• Short task:
Your task is to return, exactly, the run of lines starting at the line holding "base_moulding();" and ending at the line holding "obj.parent = empty", both ends included and no other lines.

• Material:

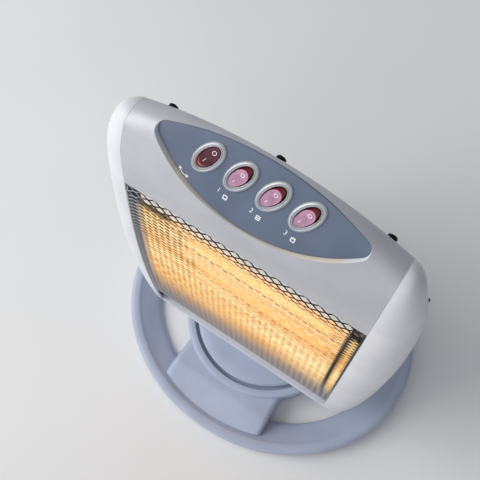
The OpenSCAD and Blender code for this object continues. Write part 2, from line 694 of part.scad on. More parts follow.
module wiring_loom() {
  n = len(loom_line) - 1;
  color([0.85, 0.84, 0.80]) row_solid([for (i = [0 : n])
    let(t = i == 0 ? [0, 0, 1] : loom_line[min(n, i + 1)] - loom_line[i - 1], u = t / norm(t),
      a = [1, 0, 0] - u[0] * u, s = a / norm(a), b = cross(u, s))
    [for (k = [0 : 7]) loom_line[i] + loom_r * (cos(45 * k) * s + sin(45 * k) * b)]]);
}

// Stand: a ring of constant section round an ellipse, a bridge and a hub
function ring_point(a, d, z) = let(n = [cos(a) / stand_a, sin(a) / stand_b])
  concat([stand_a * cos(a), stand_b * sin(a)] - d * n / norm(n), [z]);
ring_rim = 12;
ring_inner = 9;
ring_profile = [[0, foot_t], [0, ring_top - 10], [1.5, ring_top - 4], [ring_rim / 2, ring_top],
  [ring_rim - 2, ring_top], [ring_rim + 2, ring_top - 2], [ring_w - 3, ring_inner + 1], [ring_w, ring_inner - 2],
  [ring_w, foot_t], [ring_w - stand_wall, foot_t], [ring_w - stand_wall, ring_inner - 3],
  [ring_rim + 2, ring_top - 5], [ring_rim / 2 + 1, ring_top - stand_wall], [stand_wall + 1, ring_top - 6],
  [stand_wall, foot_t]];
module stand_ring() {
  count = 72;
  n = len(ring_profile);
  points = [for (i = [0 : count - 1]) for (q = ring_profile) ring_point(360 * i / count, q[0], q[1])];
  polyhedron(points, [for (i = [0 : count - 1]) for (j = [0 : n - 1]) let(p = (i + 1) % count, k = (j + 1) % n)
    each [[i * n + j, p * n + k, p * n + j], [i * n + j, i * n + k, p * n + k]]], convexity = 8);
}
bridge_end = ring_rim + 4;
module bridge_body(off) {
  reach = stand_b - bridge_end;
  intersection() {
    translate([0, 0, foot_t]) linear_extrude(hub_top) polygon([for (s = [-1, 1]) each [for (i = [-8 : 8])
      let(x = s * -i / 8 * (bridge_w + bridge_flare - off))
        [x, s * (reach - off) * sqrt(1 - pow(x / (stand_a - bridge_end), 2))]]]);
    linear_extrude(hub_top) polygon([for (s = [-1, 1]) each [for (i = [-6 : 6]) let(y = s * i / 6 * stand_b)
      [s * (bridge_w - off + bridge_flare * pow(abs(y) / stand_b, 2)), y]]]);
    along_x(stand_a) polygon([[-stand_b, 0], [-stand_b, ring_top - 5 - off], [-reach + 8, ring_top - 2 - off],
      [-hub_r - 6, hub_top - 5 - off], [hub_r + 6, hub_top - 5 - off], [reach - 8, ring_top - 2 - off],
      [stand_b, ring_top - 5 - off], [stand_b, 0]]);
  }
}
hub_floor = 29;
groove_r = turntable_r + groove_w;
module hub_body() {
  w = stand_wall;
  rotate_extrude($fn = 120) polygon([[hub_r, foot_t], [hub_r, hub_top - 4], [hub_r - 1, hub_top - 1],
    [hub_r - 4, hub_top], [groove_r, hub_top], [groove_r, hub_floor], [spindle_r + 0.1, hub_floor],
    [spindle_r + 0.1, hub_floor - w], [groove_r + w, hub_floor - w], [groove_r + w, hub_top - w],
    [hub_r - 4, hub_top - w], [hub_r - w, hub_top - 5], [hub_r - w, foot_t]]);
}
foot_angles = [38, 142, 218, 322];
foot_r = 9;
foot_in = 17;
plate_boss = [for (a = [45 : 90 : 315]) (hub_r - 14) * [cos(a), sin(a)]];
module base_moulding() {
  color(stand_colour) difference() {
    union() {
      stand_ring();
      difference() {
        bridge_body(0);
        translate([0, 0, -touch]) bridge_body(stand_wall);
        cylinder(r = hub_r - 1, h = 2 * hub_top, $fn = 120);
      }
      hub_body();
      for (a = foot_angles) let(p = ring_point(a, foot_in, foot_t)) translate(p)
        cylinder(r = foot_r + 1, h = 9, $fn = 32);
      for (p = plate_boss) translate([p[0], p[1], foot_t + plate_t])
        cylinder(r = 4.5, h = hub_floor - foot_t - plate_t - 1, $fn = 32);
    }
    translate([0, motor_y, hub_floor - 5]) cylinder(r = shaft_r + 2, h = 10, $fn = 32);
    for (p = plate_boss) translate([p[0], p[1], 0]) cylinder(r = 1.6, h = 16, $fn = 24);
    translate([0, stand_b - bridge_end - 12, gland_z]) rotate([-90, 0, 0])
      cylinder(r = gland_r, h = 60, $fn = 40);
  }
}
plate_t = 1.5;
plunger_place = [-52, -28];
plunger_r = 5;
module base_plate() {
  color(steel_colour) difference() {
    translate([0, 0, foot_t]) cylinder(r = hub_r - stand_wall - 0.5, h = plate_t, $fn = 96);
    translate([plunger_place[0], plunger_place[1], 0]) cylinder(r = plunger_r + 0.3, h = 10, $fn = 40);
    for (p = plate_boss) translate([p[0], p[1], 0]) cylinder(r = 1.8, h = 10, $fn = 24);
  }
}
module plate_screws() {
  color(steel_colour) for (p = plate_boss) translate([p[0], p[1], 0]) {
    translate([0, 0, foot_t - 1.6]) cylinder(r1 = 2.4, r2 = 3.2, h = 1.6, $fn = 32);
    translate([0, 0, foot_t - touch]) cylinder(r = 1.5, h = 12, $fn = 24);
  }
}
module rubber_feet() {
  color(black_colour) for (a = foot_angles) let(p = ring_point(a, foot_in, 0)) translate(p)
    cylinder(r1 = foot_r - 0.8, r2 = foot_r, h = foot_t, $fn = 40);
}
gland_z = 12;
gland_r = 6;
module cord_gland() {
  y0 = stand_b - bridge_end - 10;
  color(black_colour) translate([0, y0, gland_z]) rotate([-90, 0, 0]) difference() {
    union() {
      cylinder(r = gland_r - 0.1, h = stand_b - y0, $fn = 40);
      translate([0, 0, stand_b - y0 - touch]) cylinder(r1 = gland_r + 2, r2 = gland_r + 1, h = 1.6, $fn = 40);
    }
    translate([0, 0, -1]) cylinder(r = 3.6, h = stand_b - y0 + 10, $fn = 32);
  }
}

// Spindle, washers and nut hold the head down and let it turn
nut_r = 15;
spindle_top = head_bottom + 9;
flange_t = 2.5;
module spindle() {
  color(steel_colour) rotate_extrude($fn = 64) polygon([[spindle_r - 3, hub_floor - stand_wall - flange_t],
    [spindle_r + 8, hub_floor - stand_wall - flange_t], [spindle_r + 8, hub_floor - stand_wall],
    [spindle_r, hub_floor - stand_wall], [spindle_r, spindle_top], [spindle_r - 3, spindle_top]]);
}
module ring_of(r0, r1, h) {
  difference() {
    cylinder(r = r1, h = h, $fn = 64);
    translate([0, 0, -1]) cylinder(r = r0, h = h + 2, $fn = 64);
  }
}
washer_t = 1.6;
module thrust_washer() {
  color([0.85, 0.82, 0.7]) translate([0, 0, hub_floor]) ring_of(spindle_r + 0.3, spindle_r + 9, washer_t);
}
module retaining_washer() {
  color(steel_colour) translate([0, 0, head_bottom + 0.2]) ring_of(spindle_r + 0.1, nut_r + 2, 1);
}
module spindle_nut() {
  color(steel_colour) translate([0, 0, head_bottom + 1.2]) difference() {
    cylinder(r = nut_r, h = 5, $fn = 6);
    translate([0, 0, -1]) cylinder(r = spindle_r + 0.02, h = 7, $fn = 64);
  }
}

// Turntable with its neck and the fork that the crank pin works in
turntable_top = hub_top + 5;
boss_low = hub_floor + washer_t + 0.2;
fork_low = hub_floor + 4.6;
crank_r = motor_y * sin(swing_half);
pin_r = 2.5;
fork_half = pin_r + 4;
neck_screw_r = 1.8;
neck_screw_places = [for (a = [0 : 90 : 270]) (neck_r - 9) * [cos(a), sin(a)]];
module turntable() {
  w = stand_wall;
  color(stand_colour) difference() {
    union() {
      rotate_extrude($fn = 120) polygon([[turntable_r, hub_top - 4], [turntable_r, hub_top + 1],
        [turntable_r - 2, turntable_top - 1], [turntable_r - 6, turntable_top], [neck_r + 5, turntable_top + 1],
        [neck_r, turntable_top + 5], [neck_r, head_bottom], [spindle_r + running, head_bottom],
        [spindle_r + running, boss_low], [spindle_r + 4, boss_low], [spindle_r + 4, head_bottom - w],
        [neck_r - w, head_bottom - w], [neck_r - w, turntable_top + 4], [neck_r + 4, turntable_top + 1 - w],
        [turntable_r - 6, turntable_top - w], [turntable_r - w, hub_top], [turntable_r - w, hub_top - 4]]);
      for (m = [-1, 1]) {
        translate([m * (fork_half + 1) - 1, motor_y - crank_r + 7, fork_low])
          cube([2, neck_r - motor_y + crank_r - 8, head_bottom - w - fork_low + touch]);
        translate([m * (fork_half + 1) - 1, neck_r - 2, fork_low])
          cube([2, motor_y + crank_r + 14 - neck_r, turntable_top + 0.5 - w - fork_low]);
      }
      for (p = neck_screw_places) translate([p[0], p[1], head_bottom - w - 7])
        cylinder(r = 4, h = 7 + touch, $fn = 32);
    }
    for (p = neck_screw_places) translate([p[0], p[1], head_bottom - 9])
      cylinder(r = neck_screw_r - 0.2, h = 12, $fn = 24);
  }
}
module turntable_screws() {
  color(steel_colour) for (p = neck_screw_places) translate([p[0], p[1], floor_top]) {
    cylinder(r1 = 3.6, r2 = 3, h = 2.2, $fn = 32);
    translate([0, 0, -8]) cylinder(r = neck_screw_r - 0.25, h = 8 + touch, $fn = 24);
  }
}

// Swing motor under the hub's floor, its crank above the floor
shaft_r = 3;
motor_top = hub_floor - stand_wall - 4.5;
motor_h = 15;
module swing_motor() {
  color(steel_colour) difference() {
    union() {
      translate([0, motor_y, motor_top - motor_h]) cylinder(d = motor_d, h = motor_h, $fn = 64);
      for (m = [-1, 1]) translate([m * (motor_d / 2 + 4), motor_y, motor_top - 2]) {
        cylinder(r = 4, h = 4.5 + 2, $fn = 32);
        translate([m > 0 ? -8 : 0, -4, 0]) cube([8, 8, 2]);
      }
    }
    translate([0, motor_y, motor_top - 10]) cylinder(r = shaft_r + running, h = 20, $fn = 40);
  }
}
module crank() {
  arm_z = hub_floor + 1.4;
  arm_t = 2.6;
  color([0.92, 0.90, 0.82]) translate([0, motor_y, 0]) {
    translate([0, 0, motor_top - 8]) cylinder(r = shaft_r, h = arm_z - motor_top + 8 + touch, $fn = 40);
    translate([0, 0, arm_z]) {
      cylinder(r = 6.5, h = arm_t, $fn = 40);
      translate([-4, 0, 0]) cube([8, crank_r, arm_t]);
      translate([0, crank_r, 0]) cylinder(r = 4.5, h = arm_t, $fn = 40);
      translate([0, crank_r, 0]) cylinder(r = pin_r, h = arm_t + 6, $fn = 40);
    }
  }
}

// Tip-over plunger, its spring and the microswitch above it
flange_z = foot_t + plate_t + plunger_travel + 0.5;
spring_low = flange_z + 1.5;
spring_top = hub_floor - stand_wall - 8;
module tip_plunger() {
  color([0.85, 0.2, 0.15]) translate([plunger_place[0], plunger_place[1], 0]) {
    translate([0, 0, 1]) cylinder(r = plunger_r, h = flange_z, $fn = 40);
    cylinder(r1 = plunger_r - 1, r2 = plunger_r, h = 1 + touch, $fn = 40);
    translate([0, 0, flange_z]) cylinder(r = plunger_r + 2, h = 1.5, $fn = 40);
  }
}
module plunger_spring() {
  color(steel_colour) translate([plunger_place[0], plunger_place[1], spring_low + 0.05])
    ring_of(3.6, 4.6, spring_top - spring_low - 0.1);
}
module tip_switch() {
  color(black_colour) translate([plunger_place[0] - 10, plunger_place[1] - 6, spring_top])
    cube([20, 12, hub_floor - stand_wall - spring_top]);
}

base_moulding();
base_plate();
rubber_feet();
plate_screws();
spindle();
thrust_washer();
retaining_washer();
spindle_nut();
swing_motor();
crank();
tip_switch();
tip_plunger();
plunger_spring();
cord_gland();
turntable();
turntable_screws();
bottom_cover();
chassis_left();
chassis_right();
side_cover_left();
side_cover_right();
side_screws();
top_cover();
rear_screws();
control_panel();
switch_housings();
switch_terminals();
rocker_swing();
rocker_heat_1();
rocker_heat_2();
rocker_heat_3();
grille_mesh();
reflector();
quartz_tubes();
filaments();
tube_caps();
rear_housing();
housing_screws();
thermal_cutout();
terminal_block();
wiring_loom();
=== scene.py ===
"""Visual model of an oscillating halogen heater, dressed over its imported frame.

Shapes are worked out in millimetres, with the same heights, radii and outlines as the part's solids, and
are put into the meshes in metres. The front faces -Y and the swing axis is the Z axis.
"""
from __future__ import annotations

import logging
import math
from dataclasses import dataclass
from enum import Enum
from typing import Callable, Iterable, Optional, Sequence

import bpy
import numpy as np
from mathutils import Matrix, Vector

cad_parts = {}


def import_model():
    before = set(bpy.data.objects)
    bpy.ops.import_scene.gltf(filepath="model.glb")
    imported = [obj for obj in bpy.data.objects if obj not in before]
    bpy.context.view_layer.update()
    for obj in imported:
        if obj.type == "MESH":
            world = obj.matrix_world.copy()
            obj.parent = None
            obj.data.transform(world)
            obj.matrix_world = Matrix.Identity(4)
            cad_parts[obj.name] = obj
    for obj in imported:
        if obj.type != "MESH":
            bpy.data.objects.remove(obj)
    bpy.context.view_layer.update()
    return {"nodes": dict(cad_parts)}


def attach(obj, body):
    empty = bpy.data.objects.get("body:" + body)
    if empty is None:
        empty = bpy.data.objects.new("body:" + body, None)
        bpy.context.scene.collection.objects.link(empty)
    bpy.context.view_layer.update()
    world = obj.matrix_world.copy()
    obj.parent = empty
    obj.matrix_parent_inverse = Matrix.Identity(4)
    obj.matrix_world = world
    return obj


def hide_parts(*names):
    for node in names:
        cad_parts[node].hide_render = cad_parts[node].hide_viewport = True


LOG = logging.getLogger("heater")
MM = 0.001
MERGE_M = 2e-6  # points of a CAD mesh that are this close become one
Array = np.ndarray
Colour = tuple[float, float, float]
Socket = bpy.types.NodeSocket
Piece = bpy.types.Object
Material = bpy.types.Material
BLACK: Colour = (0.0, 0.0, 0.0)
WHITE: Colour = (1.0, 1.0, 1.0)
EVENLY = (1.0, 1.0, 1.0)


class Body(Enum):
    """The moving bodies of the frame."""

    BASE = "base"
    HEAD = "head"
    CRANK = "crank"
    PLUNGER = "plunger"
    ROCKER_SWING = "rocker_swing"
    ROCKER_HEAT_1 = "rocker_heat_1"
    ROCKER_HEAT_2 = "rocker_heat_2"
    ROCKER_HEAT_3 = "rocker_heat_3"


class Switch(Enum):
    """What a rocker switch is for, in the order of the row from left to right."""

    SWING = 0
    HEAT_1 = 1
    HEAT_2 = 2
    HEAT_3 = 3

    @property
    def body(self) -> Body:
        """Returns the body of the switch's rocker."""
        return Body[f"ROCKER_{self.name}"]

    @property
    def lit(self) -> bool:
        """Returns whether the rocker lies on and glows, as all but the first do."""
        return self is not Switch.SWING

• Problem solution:
base_moulding();
base_plate();
rubber_feet();
plate_screws();
spindle();
thrust_washer();
retaining_washer();
spindle_nut();
swing_motor();
crank();
tip_switch();
tip_plunger();
plunger_spring();
cord_gland();
turntable();
turntable_screws();
bottom_cover();
chassis_left();
chassis_right();
side_cover_left();
side_cover_right();
side_screws();
top_cover();
rear_screws();
control_panel();
switch_housings();
switch_terminals();
rocker_swing();
rocker_heat_1();
rocker_heat_2();
rocker_heat_3();
grille_mesh();
reflector();
quartz_tubes();
filaments();
tube_caps();
rear_housing();
housing_screws();
thermal_cutout();
terminal_block();
wiring_loom();
=== scene.py ===
"""Visual model of an oscillating halogen heater, dressed over its imported frame.

Shapes are worked out in millimetres, with the same heights, radii and outlines as the part's solids, and
are put into the meshes in metres. The front faces -Y and the swing axis is the Z axis.
"""
from __future__ import annotations

import logging
import math
from dataclasses import dataclass
from enum import Enum
from typing import Callable, Iterable, Optional, Sequence

import bpy
import numpy as np
from mathutils import Matrix, Vector

cad_parts = {}


def import_model():
    before = set(bpy.data.objects)
    bpy.ops.import_scene.gltf(filepath="model.glb")
    imported = [obj for obj in bpy.data.objects if obj not in before]
    bpy.context.view_layer.update()
    for obj in imported:
        if obj.type == "MESH":
            world = obj.matrix_world.copy()
            obj.parent = None
            obj.data.transform(world)
            obj.matrix_world = Matrix.Identity(4)
            cad_parts[obj.name] = obj
    for obj in imported:
        if obj.type != "MESH":
            bpy.data.objects.remove(obj)
    bpy.context.view_layer.update()
    return {"nodes": dict(cad_parts)}


def attach(obj, body):
    empty = bpy.data.objects.get("body:" + body)
    if empty is None:
        empty = bpy.data.objects.new("body:" + body, None)
        bpy.context.scene.collection.objects.link(empty)
    bpy.context.view_layer.update()
    world = obj.matrix_world.copy()
    obj.parent = empty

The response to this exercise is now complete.